AMA President, Dr Rosanna Capolingua, today urged the major parties to copy the AMA's rural health policies to give country Australians some hope that the next Federal Government will resolve the widespread crisis confronting rural health services.
Dr Capolingua said there has been relative silence on rural health this election campaign while rural and regional communities watch the range and quality of their health services further erode.
Dr Capolingua and Chair of the AMA's Rural Reference Group, Dr David Rivett, were at Batemans Bay District Hospital on the NSW south coast today to talk about the AMA's rural health policies.
"Rural health is in crisis and in dire need of some big announcements from the major parties," Dr Capolingua said.
Labor and the Coalition have both committed to reform the Rural Medical Infrastructure Fund, and Labor has offered ongoing support for the Specialist Obstetrician Locum Scheme and promised to increase the number of John Flynn Scholarships for undergraduate students, while the Coalition has committed that half the increased GP training places will be allocated to rural and regional practices.

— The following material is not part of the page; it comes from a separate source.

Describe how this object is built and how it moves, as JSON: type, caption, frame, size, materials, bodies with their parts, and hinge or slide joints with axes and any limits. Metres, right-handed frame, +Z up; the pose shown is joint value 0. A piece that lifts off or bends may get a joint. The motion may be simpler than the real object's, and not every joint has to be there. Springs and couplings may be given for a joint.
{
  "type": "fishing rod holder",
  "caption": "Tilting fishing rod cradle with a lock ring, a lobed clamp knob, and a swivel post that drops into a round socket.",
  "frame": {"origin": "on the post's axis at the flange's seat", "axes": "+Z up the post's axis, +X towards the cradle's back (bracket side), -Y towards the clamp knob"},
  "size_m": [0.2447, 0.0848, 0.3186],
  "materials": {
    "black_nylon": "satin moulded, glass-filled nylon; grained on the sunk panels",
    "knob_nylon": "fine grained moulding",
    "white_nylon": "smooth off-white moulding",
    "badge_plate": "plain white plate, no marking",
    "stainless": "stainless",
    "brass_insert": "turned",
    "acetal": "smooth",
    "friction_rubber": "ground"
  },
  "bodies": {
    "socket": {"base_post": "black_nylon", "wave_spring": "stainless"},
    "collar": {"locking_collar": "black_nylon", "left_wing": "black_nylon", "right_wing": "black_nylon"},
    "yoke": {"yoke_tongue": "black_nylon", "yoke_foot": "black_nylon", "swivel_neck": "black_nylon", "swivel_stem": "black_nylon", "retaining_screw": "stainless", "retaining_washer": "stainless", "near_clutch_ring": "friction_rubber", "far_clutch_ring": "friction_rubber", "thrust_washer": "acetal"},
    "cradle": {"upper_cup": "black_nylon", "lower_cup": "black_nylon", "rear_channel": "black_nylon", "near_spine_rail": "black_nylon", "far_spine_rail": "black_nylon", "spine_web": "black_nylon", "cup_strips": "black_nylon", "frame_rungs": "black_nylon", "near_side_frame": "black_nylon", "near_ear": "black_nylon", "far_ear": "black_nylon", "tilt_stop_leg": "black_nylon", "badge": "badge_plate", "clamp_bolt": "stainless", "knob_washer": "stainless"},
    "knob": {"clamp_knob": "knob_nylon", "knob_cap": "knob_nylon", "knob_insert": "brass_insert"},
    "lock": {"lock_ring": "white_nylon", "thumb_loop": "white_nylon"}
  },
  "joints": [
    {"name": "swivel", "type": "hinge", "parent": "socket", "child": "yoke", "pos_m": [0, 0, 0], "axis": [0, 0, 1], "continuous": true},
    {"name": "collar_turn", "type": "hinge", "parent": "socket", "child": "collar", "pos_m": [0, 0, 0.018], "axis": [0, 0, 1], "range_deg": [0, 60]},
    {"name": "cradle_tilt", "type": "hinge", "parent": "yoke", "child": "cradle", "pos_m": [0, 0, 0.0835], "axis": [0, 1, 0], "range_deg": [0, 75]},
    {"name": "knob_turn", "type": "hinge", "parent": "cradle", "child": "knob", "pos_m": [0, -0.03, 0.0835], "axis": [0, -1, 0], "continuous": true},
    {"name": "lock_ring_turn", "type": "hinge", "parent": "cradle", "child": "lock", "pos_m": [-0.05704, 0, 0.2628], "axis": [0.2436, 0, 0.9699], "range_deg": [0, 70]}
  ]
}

Dr Capolingua said country Australians should have the same access to quality health care and well-resourced hospitals as people who live in the city.

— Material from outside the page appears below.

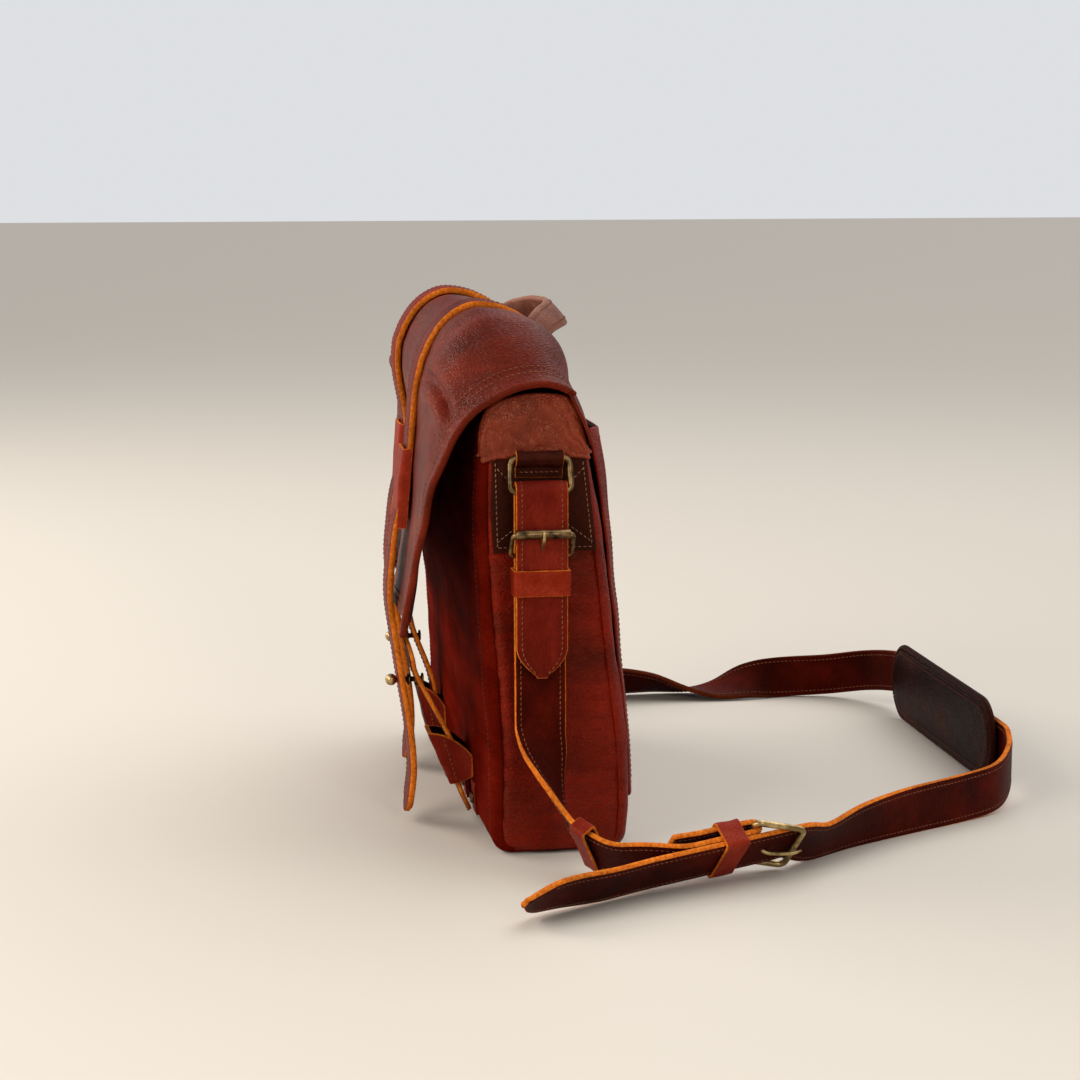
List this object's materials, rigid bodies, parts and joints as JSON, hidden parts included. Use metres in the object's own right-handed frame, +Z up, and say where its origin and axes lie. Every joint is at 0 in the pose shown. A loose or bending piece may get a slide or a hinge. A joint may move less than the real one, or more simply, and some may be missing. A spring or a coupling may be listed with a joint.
{
  "type": "camera bag",
  "caption": "Leather messenger-style camera bag with flap, buttoned closure straps, slip pocket, carry handle and a long buckled shoulder strap with pad.",
  "frame": {"origin": "on the floor plane, under the middle of the bag's foot", "axes": "+X along the bag's width towards the end with the buckled strap tail, +Y to the back with the slip pocket, +Z up"},
  "size_m": [0.6268, 0.4502, 0.355],
  "materials": {
    "body_leather": "pebbled semi-gloss",
    "cap_leather": "smooth satin",
    "patch_leather": "smooth satin",
    "strap_leather": "smooth semi-gloss",
    "pad_leather": "soft satin",
    "handle_leather": "smooth satin",
    "lining": "matte woven",
    "foam": "matte padded",
    "board": "matte",
    "brass": "aged satin"
  },
  "bodies": {
    "bag_body": {"front_panel": "body_leather", "back_panel": "body_leather", "base_panel": "body_leather", "base_board": "board", "body_lining": "lining", "padded_insert": "foam", "back_pocket": "body_leather", "back_pocket_lining": "lining", "holder_rivets": "brass", "gusset_near": "body_leather", "gusset_far": "body_leather", "gusset_cap_near": "cap_leather", "gusset_cap_far": "cap_leather", "ring_patch_near": "patch_leather", "ring_patch_far": "patch_leather", "ring_sleeve_near": "strap_leather", "ring_sleeve_far": "strap_leather", "tab_holder_near": "strap_leather", "tab_holder_far": "strap_leather", "strap_end_near": "strap_leather", "strap_end_far": "strap_leather", "end_buckle_near": "brass", "end_buckle_far": "brass", "end_keeper_near": "strap_leather", "end_keeper_far": "strap_leather"},
    "ring_near": {"strap_ring_near": "brass"},
    "ring_far": {"strap_ring_far": "brass"},
    "roller_near": {"end_roller_near": "brass"},
    "roller_far": {"end_roller_far": "brass"},
    "prong_near": {"end_prong_near": "brass"},
    "prong_far": {"end_prong_far": "brass"},
    "divider_near": {"divider_near": "foam"},
    "divider_far": {"divider_far": "foam"},
    "flap_top": {"flap_top": "body_leather", "handle_tabs": "handle_leather", "closure_strap_top_near": "strap_leather", "closure_strap_top_far": "strap_leather"},
    "handle": {"carry_handle": "handle_leather"},
    "flap_front": {"flap_front": "body_leather", "flap_lining": "lining", "closure_strap_front_near": "strap_leather", "closure_strap_front_far": "strap_leather", "flap_loop_near": "strap_leather", "flap_loop_far": "strap_leather"},
    "closure_tail_near": {"closure_strap_tail_near": "strap_leather"},
    "closure_tail_far": {"closure_strap_tail_far": "strap_leather"},
    "stud_tab_near": {"stud_tab_near": "strap_leather", "ball_stud_near": "brass"},
    "stud_tab_far": {"stud_tab_far": "strap_leather", "ball_stud_far": "brass"},
    "shoulder_strap": {"strap_short": "strap_leather", "strap_long": "strap_leather", "strap_buckle": "brass"},
    "strap_prong": {"strap_prong": "brass"},
    "strap_keeper": {"strap_keeper": "strap_leather"},
    "loose_keeper": {"strap_keeper_loose": "strap_leather"},
    "shoulder_pad": {"shoulder_pad": "pad_leather"}
  },
  "joints": [
    {"name": "flap_open", "type": "hinge", "parent": "bag_body", "child": "flap_top", "pos_m": [0, 0.0065, 0.3], "axis": [-1, 0, 0], "range_deg": [0, 70]},
    {"name": "flap_front_lift", "type": "hinge", "parent": "flap_top", "child": "flap_front", "pos_m": [0, -0.074, 0.3], "axis": [-1, 0, 0], "range_deg": [0, 45]},
    {"name": "closure_tail_near_lift", "type": "hinge", "parent": "flap_front", "child": "closure_tail_near", "pos_m": [0.076, -0.1013, 0.15], "axis": [-1, 0, 0], "range_deg": [0, 55]},
    {"name": "stud_tab_near_flex", "type": "hinge", "parent": "bag_body", "child": "stud_tab_near", "pos_m": [0.076, -0.0565, 0.034], "axis": [-1, 0, 0], "range_deg": [-1, 4]},
    {"name": "ring_near_swing", "type": "hinge", "parent": "bag_body", "child": "ring_near", "pos_m": [0.1813, -0.015, 0.261], "axis": [0, 1, 0], "range_deg": [-2.5, 2.5]},
    {"name": "end_roller_near_spin", "type": "hinge", "parent": "bag_body", "child": "roller_near", "pos_m": [0.1965, -0.015, 0.214], "axis": [0, 1, 0], "continuous": true},
    {"name": "end_prong_near_open", "type": "hinge", "parent": "bag_body", "child": "prong_near", "pos_m": [0.186, -0.015, 0.199], "axis": [0, 1, 0], "range_deg": [0, 22]},
    {"name": "divider_near_slide", "type": "slide", "parent": "bag_body", "child": "divider_near", "axis": [1, 0, 0], "range_m": [-0.025, 0.025]},
    {"name": "closure_tail_far_lift", "type": "hinge", "parent": "flap_front", "child": "closure_tail_far", "pos_m": [-0.076, -0.0863, 0.15], "axis": [-1, 0, 0], "range_deg": [0, 55]},
    {"name": "stud_tab_far_flex", "type": "hinge", "parent": "bag_body", "child": "stud_tab_far", "pos_m": [-0.076, -0.0565, 0.034], "axis": [-1, 0, 0], "range_deg": [-1, 4]},
    {"name": "ring_far_swing", "type": "hinge", "parent": "bag_body", "child": "ring_far", "pos_m": [-0.1813, -0.015, 0.261], "axis": [0, -1, 0], "range_deg": [-2.5, 2.5]},
    {"name": "end_roller_far_spin", "type": "hinge", "parent": "bag_body", "child": "roller_far", "pos_m": [-0.1965, -0.015, 0.214], "axis": [0, -1, 0], "continuous": true},
    {"name": "end_prong_far_open", "type": "hinge", "parent": "bag_body", "child": "prong_far", "pos_m": [-0.186, -0.015, 0.199], "axis": [0, -1, 0], "range_deg": [0, 22]},
    {"name": "divider_far_slide", "type": "slide", "parent": "bag_body", "child": "divider_far", "axis": [1, 0, 0], "range_m": [-0.025, 0.025]},
    {"name": "handle_lift", "type": "hinge", "parent": "flap_top", "child": "handle", "pos_m": [0, -0.009, 0.341], "axis": [1, 0, 0], "range_deg": [0, 55]},
    {"name": "shoulder_strap_lift", "type": "hinge", "parent": "bag_body", "child": "shoulder_strap", "pos_m": [0, -0.015, 0.112], "axis": [-1, 0, 0], "range_deg": [-75, 0]},
    {"name": "strap_prong_open", "type": "hinge", "parent": "shoulder_strap", "child": "strap_prong", "pos_m": [0.24855, 0.10565, 0.02404], "axis": [-0.6298, -0.189, -0.7535], "range_deg": [0, 18]},
    {"name": "strap_keeper_slide", "type": "slide", "parent": "shoulder_strap", "child": "strap_keeper", "axis": [-0.3494, 0.9352, 0.0575], "range_m": [-0.018, 0.002]},
    {"name": "loose_keeper_slide", "type": "slide", "parent": "shoulder_strap", "child": "loose_keeper", "axis": [0.8314, 0.4908, -0.2604], "range_m": [-0.002, 0.002]},
    {"name": "shoulder_pad_slide", "type": "slide", "parent": "shoulder_strap", "child": "shoulder_pad", "axis": [1, 0, 0], "range_m": [-0.006, 0.006]}
  ]
}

"Rural health care depends on a strong primary health care workforce and a strong public hospital system working together," Dr Capolingua said.
"You can't have one without the other.
"Every day we see more and more health services disappearing from country areas because there simply aren't the resources to support the infrastructure and workforce needed to provide quality patient care.
"Fewer and fewer medical graduates are choosing a career in rural health, so greater incentives are needed to get them to pursue country practice.
"We have to train and deploy Australian trained doctors to serve rural Australia.
"If our ageing rural medical workforce continues to leave medical practice at the current rate, the task of replacing them will become almost impossible.
"We need to retain the rural doctors out there."
In September, the AMA released its rural policy paper, Bridging the Gap
Last month, the AMA and the Rural Doctors Association of Australia (RDAA) released a joint Rural Rescue Package
outlining the critical workforce problem in rural health and a plan of action to get more doctors into rural Australia.
The AMA is calling on both major parties to put forward their plans to fix rural health, and invites them to incorporate Bridging the Gap
and the Rural Rescue Package
in their policies.
The AMA believes that the Coalition and Labor must at the very least commit to:
• Significant funding to rebuild country hospital infrastructure. The AMA estimates that the Federal Government needs to invest an extra $2 billion over five years (matched by the States and Territories) in rural hospital funding,
• Programs to encourage young doctors to work in rural practice including scholarships and HECS relief,
• Proper funding for the medical specialist outreach program to allow the program to continue its good work into the future,
• Better funding for Patient Assisted Travel Schemes to allow rural Australians equal access to health care as people living in metropolitan centres, and
• A significant package of incentives to encourage doctors to work in rural Australia. The AMA/RDAA Rural Rescue Package
calls for approximately $300 million a year to be invested in workforce incentives to ensure that rural areas have access to a viable medical workforce.